**Given exercise**
Quote exactly the lines between the line containing "Write part 3" and the line containing "return mat, shader", counting those two lines as part of the range. Leave the rest out.

**Data supplied**
---*---

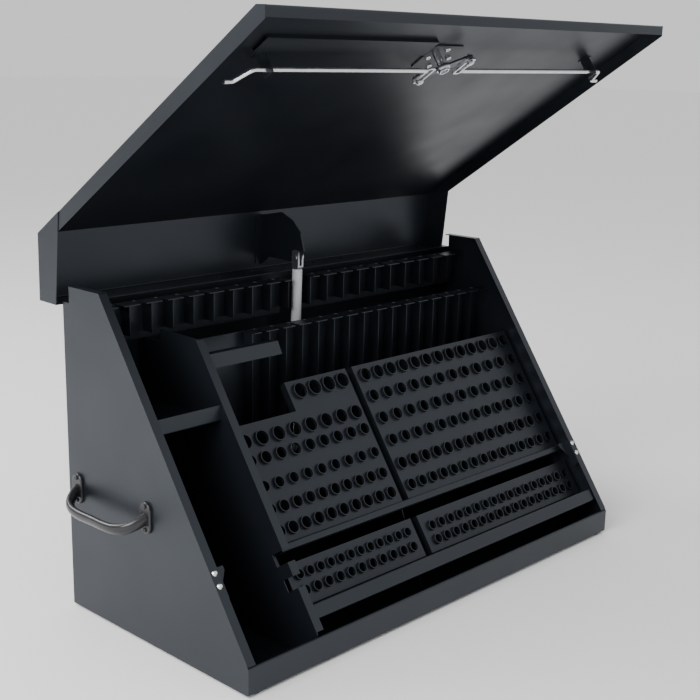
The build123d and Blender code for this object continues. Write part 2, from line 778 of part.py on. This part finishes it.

---*---

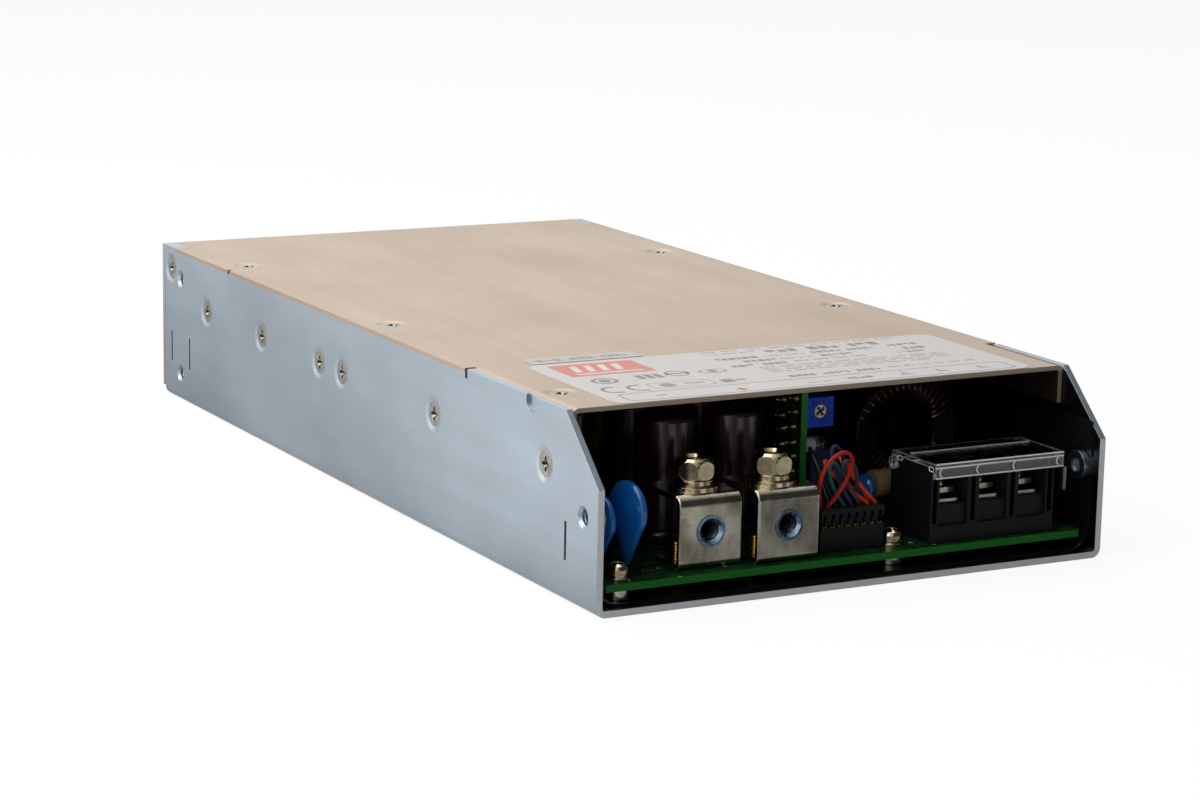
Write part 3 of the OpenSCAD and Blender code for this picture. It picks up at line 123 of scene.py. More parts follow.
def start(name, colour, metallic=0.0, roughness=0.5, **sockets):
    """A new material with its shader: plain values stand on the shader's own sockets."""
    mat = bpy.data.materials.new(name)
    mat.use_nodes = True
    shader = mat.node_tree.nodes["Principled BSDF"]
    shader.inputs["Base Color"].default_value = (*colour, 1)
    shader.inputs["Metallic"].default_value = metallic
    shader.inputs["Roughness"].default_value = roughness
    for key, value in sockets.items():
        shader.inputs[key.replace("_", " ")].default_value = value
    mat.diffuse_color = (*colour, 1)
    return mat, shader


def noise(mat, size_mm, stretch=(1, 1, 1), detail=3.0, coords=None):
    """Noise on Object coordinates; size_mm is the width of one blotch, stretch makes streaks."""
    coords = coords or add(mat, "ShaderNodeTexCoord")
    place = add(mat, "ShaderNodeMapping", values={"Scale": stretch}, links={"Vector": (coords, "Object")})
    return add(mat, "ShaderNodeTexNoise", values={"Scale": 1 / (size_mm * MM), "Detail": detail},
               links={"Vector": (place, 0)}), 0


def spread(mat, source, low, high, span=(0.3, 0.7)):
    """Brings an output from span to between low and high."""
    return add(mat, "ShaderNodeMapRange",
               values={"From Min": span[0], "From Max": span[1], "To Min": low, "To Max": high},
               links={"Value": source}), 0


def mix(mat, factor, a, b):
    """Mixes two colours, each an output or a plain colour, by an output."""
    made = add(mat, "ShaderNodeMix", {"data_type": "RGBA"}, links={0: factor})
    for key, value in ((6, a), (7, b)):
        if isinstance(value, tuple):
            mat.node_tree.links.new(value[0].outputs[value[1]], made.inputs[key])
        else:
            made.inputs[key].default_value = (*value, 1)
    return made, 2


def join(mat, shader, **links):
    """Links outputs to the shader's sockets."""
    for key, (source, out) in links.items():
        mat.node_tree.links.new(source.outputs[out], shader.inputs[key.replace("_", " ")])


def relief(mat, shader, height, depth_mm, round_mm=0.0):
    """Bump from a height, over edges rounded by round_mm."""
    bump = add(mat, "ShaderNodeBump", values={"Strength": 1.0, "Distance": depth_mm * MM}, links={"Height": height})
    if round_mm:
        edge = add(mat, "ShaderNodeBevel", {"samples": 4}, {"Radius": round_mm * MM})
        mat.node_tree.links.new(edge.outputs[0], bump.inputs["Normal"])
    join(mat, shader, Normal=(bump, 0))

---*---

**Answer to the task**
Write part 3 of the OpenSCAD and Blender code for this picture. It picks up at line 123 of scene.py. More parts follow.
def start(name, colour, metallic=0.0, roughness=0.5, **sockets):
    """A new material with its shader: plain values stand on the shader's own sockets."""
    mat = bpy.data.materials.new(name)
    mat.use_nodes = True
    shader = mat.node_tree.nodes["Principled BSDF"]
    shader.inputs["Base Color"].default_value = (*colour, 1)
    shader.inputs["Metallic"].default_value = metallic
    shader.inputs["Roughness"].default_value = roughness
    for key, value in sockets.items():
        shader.inputs[key.replace("_", " ")].default_value = value
    mat.diffuse_color = (*colour, 1)
    return mat, shader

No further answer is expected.